Environment matters more than people want to admit. Tools need a home that is always ready. Setup should take less than a minute. Cleanup should take only a couple of minutes. If the brushes live in a closet, you will not start. If recording files hide inside five folders, you will not continue. Friction is the silent killer of habits. Design the space so the first step is obvious and the exit is easy. Your future self will thank you at the exact moment your current self wants to postpone the work.

Measurement helps, but only if you measure what matters. Track sessions completed and minutes spent in flow. Ignore likes, follows, and the unstable attention of strangers. The brain craves signs of mastery. Give it a simple scorecard. Write the date, the length, the focus, and one sentence about what improved. Over weeks you will see patterns that no social feed can show you. You will discover that a certain hour invites better concentration, that a certain warm up unlocks better tone, or that a certain chair keeps your posture honest. Adjustment becomes grounded in evidence rather than hope.

Plateaus will still arrive, and they do not mean the practice is broken. When progress stalls, change one variable. Shrink the scope and return to a smaller unit of practice. Upgrade input quality by studying a stronger reference for a few minutes before you begin. Alter a constraint by changing the tool, the tempo, or the format. Very often the mind is simply bored with the current arrangement and wakes up as soon as something shifts. The only real mistake is to abandon the routine for the thrill of a new hobby every month. Consistency builds the floor that makes leaps possible.

The boundary between hobby and hustle deserves careful protection. Monetization can be healthy later, but at the beginning it replaces craft with audience, and attention with anxiety. A hobby that becomes a job too quickly loses the very qualities that made it restorative. Keep your practice pure until the identity feels stable. If you decide to share, set your own terms. Share once a week. Share the process rather than only the polished result. Keep the ritual intact so the act of making remains your center of gravity.

A creative habit is also an elegant tool for energy management. Place short sessions on high stress days as a pressure release. Place the longer session before a heavy week as a reset. Carry a travel version when you are on the road. Keep a five minute fallback for days when you are sick or depleted. Durability comes from flexibility. A practice that can bend without breaking will still be there when you return at full strength.

Closure is another form of care. Open loops drain energy. Closed loops restore it. Decide what finished means before you start. Finished can be a page, a chorus, a glazed cup, or a single edited photo. When you reach that mark, stop, write the next tiny step, and leave while you still want to stay. The next session will be easier because you will know exactly how to begin.

Better input makes better output, so devote a small slice of time to study. Choose one master each month. Copy a fragment to learn, not to publish. Label what you notice. Name the choices. This short ritual of looking closely can upgrade an entire hour of practice. It is tempting to scroll aimlessly for inspiration, but curation matters. Attention is too precious to scatter across everything.

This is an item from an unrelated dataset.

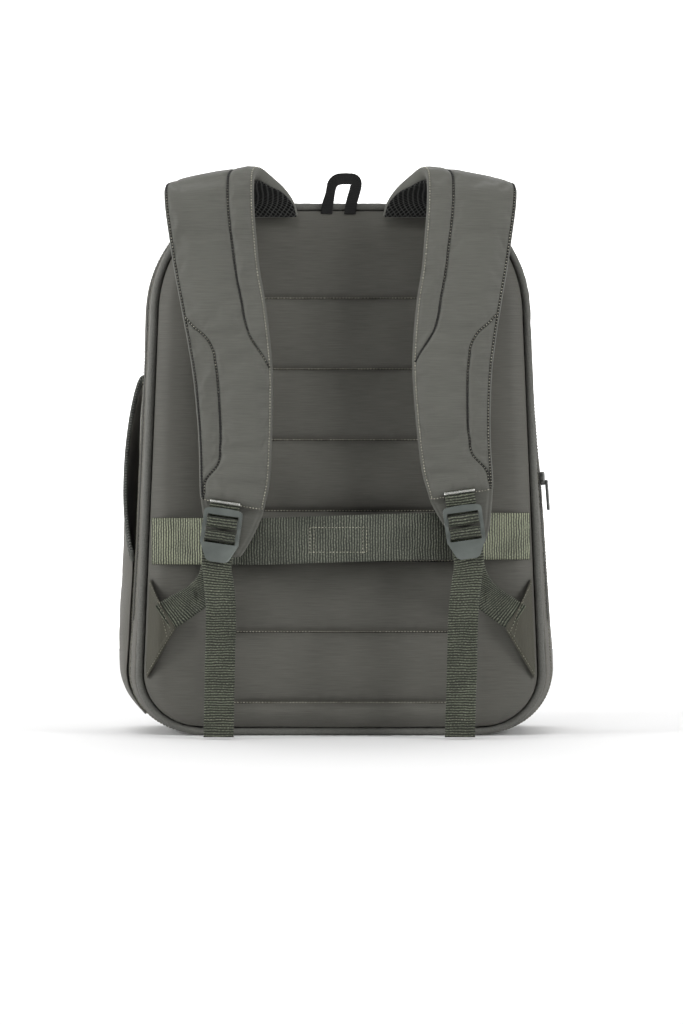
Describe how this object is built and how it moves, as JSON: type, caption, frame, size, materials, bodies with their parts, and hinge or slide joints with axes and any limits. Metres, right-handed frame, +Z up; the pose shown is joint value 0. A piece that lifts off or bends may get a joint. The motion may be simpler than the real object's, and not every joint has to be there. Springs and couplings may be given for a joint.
{
  "type": "laptop backpack",
  "caption": "Upright laptop backpack with a quilted back panel, padded shoulder straps with ladder-lock buckles, a strap for a luggage handle, a side bottle pocket and a front pocket.",
  "frame": {"origin": "middle of the bounding box's base, on the surface that the bag stands on", "axes": "+Z up, +Y towards the front pocket, -Y towards the wearer's back, +X to the right seen from the wearer's side"},
  "size_m": [0.3578, 0.2282, 0.4574],
  "materials": {
    "panel_fabric": "grey-green ripstop nylon over foam, quilted",
    "shell_fabric": "grey-green ripstop nylon",
    "strap_fabric": "grey-green ripstop nylon over foam",
    "strap_mesh": "black spacer mesh",
    "piping": "grey-green covered cord",
    "webbing": "ribbed grey-green webbing",
    "black_webbing": "narrow black webbing",
    "elastic": "knitted elastic binding",
    "zip_tape": "dark zip tape with a nylon coil",
    "buckle_plastic": "grey moulded plastic, satin",
    "pull_plastic": "grey moulded plastic, satin",
    "slider_metal": "dark painted slider"
  },
  "bodies": {
    "root": {"back_panel": "panel_fabric", "rear_piping": "piping", "rear_gusset": "shell_fabric", "rear_zip": "zip_tape", "body_gusset": "shell_fabric", "main_zip": "zip_tape", "front_panel": "shell_fabric", "front_pocket": "shell_fabric", "front_pocket_zip": "zip_tape", "bottle_pocket": "shell_fabric", "bottle_pocket_elastic": "elastic", "shoulder_strap_right": "strap_fabric", "strap_lining_right": "strap_mesh", "buckle_tab_right": "webbing", "buckle_right": "buckle_plastic", "wing_right": "shell_fabric", "adjuster_webbing_right": "webbing", "shoulder_strap_left": "strap_fabric", "strap_lining_left": "strap_mesh", "buckle_tab_left": "webbing", "buckle_left": "buckle_plastic", "wing_left": "shell_fabric", "adjuster_webbing_left": "webbing", "luggage_strap": "webbing", "hang_loop": "black_webbing", "rear_zip_slider": "slider_metal", "rear_zip_pull": "pull_plastic", "main_zip_right_slider": "slider_metal", "main_zip_right_pull": "pull_plastic", "main_zip_left_slider": "slider_metal", "main_zip_left_pull": "pull_plastic", "front_pocket_zip_slider": "slider_metal", "front_pocket_zip_pull": "pull_plastic"}
  },
  "joints": []
}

Perhaps the deepest gift of a creative hobby is the protection it gives to identity. You are not only the title on your business card or the metrics inside a dashboard. You are also someone who writes, paints, throws clay, stitches fabric, photographs light, or plays a piece of music until it sings. When work shifts, when a project slips, or when a deal falls through, you still have a place where effort reliably converts into improvement. That steadies the spirit more than any motivational slogan ever could.

The importance of a creative hobby is not sentimental. It is strategic. It gives you a form of recovery you control, trains attention in a way that enhances your career, and anchors identity to something that does not sway with the market. Build the practice with constraints that respect your life. Keep the routine light enough to repeat. Track sessions so progress becomes visible. Expect plateaus and respond with small adjustments rather than dramatic reinventions. Share only when you can do so without harming the ritual. Let time do the rest. If your practice cannot survive a bad week, then the protocol needs work, not more intensity. Most people do not need to push harder. They need cleaner inputs, smaller steps, and fewer leaks of energy. Treat your hobby as a system. Design it with care. Then keep going.